Dr. Rasmusen is an evangelical Christian. According to the biographical material available on the university's website, he and his wife are members of Evangelical Community Church in Bloomington. According to the Chronicle of Higher Education, the Rasmusens have three young children and are expecting a fourth. Presumably, the moral convictions represented in Professor Rasmusen's web log entries are held by his congregation. What about Professor Rasmussen's religious liberty rights? Are evangelical Christians to be banned from the university's life and faculty?
If Professor Rasmusen's opponents win the argument, this would represent a massive imposition of tyranny against Christians. According to the logic of political correctness, it is now unacceptable to hold moral positions clearly taught in the Bible. This is yet another example of the totalitarian temptation at work.
Those pushing the homosexual agenda are now in control of America's premier institutions and the culture-forming sectors of our society. They will allow free speech only for those who accept their arguments. They are doing everything possible to eradicate all opposition to homosexuality from the public square and political argument. They will not rest until Professor Rasmusen, and all those who refuse to surrender to the homosexual agenda, are removed from America's universities and silenced in the public square.

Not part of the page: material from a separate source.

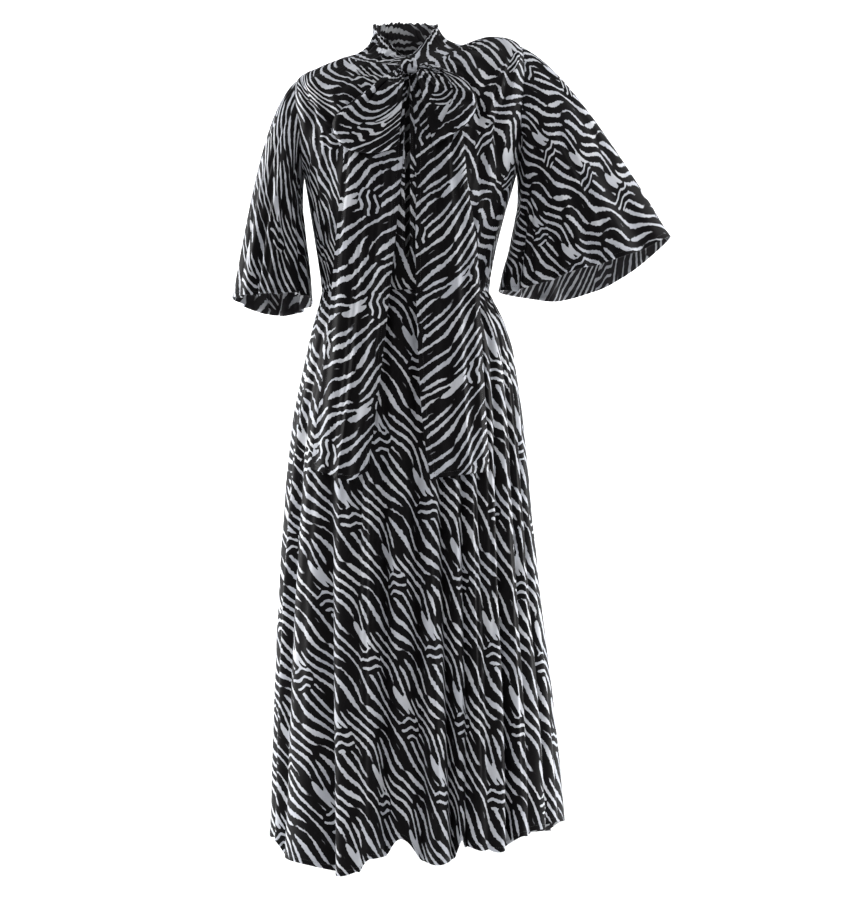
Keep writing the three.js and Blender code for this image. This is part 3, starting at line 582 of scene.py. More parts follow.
    def field(self, where: Value) -> Value:
        """How strongly a place is left pale: above the threshold no ink is printed."""
        bent = self.swayed(where)
        waves = []
        for index, (across, up, height) in enumerate(self.stripes):
            start = self.starts[0] * index ** 2 + self.starts[1] * index
            waves.append(self.wave(bent, across, up, start) * (height * self.strength))
        for across, up, height, start in self.swells:
            waves.append(self.wave(where, across, up, start) * height)
        across, up, _ = self.stripes[0]
        fill = self.wave(bent, across, up, self.fill_start)
        waves.append(fill * self.oval(where, self.filled))
        ripple = bent.dot((self.rung_ripple, 0.0, 0.0)).sine()
        rungs = (bent.dot((self.rung_slope, FULL_TURN / self.rung_pitch, 0.0)) + ripple).sine()
        ladder = self.oval(where, self.ladder).at_most(1.0)
        return sum(waves) * (1.0 - ladder) + rungs * ladder + self.oval(where, self.pale)

    def build(self) -> bpy.types.Material:
        """Makes the material and returns it."""
        tree = ShaderTree(self.finish.value)
        laid = tree.node("ShaderNodeUVMap", {"uv_map": PRINT_MAP}, {})
        where = tree.node("ShaderNodeMapping", {"vector_type": "POINT"}, {
            "Vector": laid, "Rotation": (0.0, 0.0, math.radians(self.lean))})
        mask = tree.node("ShaderNodeMapRange", {}, {
            "Value": self.field(where), "From Min": self.threshold - self.edge,
            "From Max": self.threshold + self.edge,
        })
        patch = tree.node("ShaderNodeMapRange", {}, {
            "Value": where.noise(self.patch_scale, 1.0),
            "From Min": self.patch_range[0], "From Max": self.patch_range[1],
        })
        pale = tree.mix(patch, self.ground, self.ground_bright)
        pebble, weave = where.noise(self.pebble_scale, 2.0), where.noise(self.weave_scale, 1.0)
        return tree.surface({
            "Base Color": tree.mix(mask, self.ink, pale),
            "Roughness": self.roughness + (pebble - 0.5) * self.roughness_sway,
            "Normal": tree.bump(pebble * 0.6 + weave * 0.4, self.relief, self.relief_depth),
            "Specular IOR Level": self.gloss, "Sheen Weight": self.sheen,
            "Sheen Roughness": self.sheen_roughness, "Sheen Tint": self.sheen_tint,
        })


@dataclass(frozen=True)
class Thread:
    """Black sewing thread with a slight twist."""

    colour: Colour = (0.012, 0.011, 0.012, 1.0)
    worn: Colour = (0.03, 0.028, 0.03, 1.0)
    twist_scale: float = 2600.0
    relief: float = 0.3
    relief_depth: float = 0.0001
    roughness: float = 0.55
    sheen: float = 0.2

    def build(self) -> bpy.types.Material:
        """Makes the material and returns it."""
        tree = ShaderTree(Finish.THREAD.value)
        where = tree.node("ShaderNodeTexCoord", {}, {}, "Object")
        twist = where.noise(self.twist_scale, 1.0)
        return tree.surface({
            "Base Color": tree.mix(twist, self.colour, self.worn), "Roughness": self.roughness,
            "Normal": tree.bump(twist, self.relief, self.relief_depth), "Sheen Weight": self.sheen,
        })


@dataclass(frozen=True)
class PaleSweep:
    """The room's matt pale paper."""

    colour: Colour = (0.88, 0.885, 0.89, 1.0)
    contrast: float = 1.02
    grain_scale: float = 3.0
    roughness: float = 0.9

    def build(self) -> bpy.types.Material:
        """Makes the material and returns it."""
        tree = ShaderTree(Finish.SWEEP.value)
        where = tree.node("ShaderNodeTexCoord", {}, {}, "Object")
        grain = where.noise(self.grain_scale, 2.0)
        lighter = tuple(min(1.0, part * self.contrast) for part in self.colour[:3]) + (1.0,)
        colour = tree.mix(grain, self.colour, lighter)
        return tree.surface({"Base Color": colour, "Roughness": self.roughness})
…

As of now, professor Rasmusen continues to teach at Indiana University. Given the legal stakes, the university wisely backed off from its request that Professor Rasmusen's web log be removed from the university's server. Nevertheless, the comments made by Chancellor Brehm and other members of the university's administration indicate what the university could do and almost surely would do, if it did not fear legal action.
Professor Rasmusen got in hot water by arguing that putting a homosexual man in a classroom with children was like putting the fox in the chicken coup. That sentence put Professor Rasmusen, not so much in a chicken coop as in a lion's den. Before long, he will find himself in good company--joined by all who refuse to surrender to the spirit of the age.